LAS VEGAS – Carlos Condit performed brilliantly under pressure, stuck to his game plan even under the most extreme conditions, connected at a higher percentage than Nick Diaz and then proceeded to get denounced for his extraordinary effort.
Fans howled their displeasure after Condit's brilliant tactics – to circle away from Diaz's punches and use kicks to chop his legs – led him to a unanimous decision victory Saturday in the main event of UFC 143 at the Mandalay Bay Events Center. The win gave Condit the interim welterweight championship and earned him a motorcycle as a bonus.
Judges Patricia Morse Jarman and Cecil Peoples had it 49-46 for Condit, each giving him all but the third round. Judge Junichiro Kamijo had it 48-47 for Condit, giving him Rounds 1, 3 and 4. Yahoo! Sports had it 48-47 for Condit.
It was a flawless performance in a high-pressure situation, yet fans protested it because was Diaz moving forward the whole fight.
Condit said he had no doubt as he was awaiting ring announcer Bruce Buffer to read the scores that he had won the fight and was shocked at a suggestion he might not have done so.
"From my standpoint, being in the cage, I didn't think it was all that close," Condit said at the post-fight news conference. "I felt I dominated almost every round."
Part of the reason for the dissatisfaction with the decision was the appearance that Condit somehow avoided a battle. Diaz, who said in the cage he might retire, stalked Condit through the fight, moving ahead relentlessly and looking to turn the bout into a toe-to-toe slugfest.
Condit, though, didn't run to avoid punishment. He moved laterally in order to set up his kicks, which he used early and often, to great effectiveness.
Condit threw more strikes – kicks and punches – and was more efficient than Diaz. Condit hit on 146 of 273, according to CompuStrike, while Diaz hit 110 of 223. Condit had a 53-49 edge in connect percentage.
Even UFC president Dana White, who, though he wouldn't admit it, had to have been hoping for a Diaz win to set up what would have been a massive fall showdown with champion Georges St. Pierre, recognized the effectiveness of Condit's plan. But he also knew it would create controversy.
"This is going to be one of those fights that people are going to score differently," said White, who said he gave Diaz the first two rounds and Condit the final three. "Because of the style that Condit fought tonight, not the normal style he fights, I think that made it a tough one to score.
"There is no doubt, and this is my opinion and there is going to be 50 million other opinions, but there is no doubt that Nick won the first two rounds by moving forward and being the aggressor. The difference is, he was being the aggressor and throwing tons of punches that were landing. In the third and fourth, I'm pretty sure I remember in the fourth him not throwing anything and he looked frustrated in the fourth."

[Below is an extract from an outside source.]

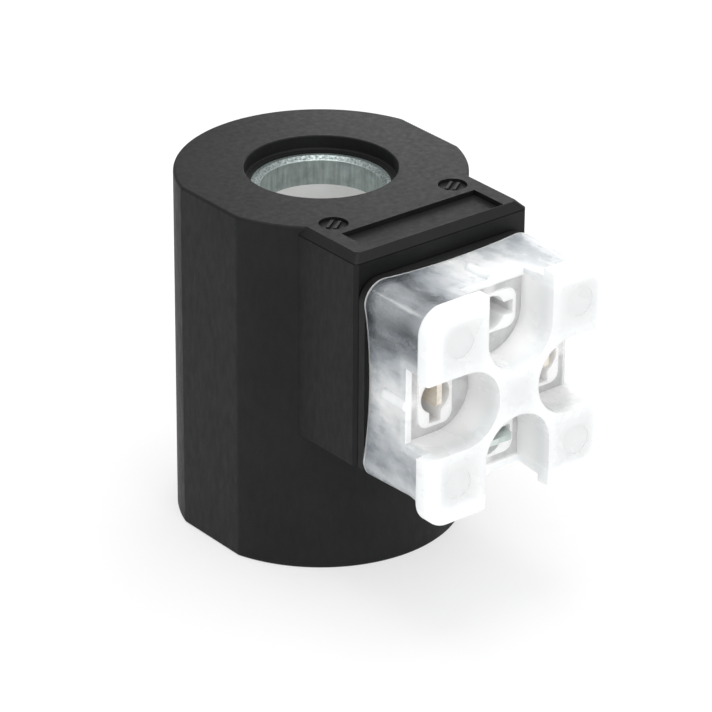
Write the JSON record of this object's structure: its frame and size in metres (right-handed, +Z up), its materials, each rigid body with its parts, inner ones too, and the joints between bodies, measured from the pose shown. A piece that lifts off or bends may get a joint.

St. Pierre, who conceded he was rooting for Diaz, scored it a draw. He gave the first two rounds to Diaz, the third and fourth to Condit and had the fifth round even, thus coming up with a 48-48 verdict.
[ Related: Diaz talks of quitting after losing to Condit ]
Condit was largely overlooked in the fight's build-up, as fans, media and promoters worked themselves into a frenzy over the possibility of a grudge fight between St. Pierre and Diaz.
A columnist in the Las Vegas Review-Journal went so far Saturday as to openly root for Condit to lose in order to ensure the St. Pierre-Diaz match.
Condit, however, showed the poise of a grizzled veteran who had been in several similar battles. And, indeed, Condit's record is one of the best in the sport. He raised his mark to 28-5 and now has victories over elite fighters such as Diaz, Rory MacDonald and Jake Ellenberger, among others.
Though Diaz was having success early, Condit never considered switching from the strategy that he and his coaches at Jackson's MMA spent weeks perfecting.
"If I would have fought Diaz's fight and brawled, I probably wouldn't have won the fight," Condit said. "I did what my coaches told me to do and I walked away with a win."
Condit frustrated Diaz with his movement and his refusal to stand flat-footed and swap punches. At one point, after Condit had thrown a spinning back fist, Diaz put his hands down, snarled, and shouted at Condit.
Condit beamed as he recounted the brief conversation.
"When I threw the spinning back fist, he goes, 'We're throwing spinning [expletive] now?' " Condit said, chuckling. "I had to smile at that one. I told him, 'Yep. Yes I am.' I planned for that. I knew I had to be mentally prepared, as well as physically prepared, to fight Nick Diaz. He's a tough guy."
The fact that Condit prepared for any eventuality, devised a brilliant plan, and pulled it off, should be highly praised.
Yet, Condit is taking all sorts of criticism for his winning effort.
No matter what, though, Condit got to go to sleep with the championship belt on Saturday and he's the one with a lucrative bout against St. Pierre looming.
I'm just guessing, but I suspect he'd take that rather than to have lost and been universally praised.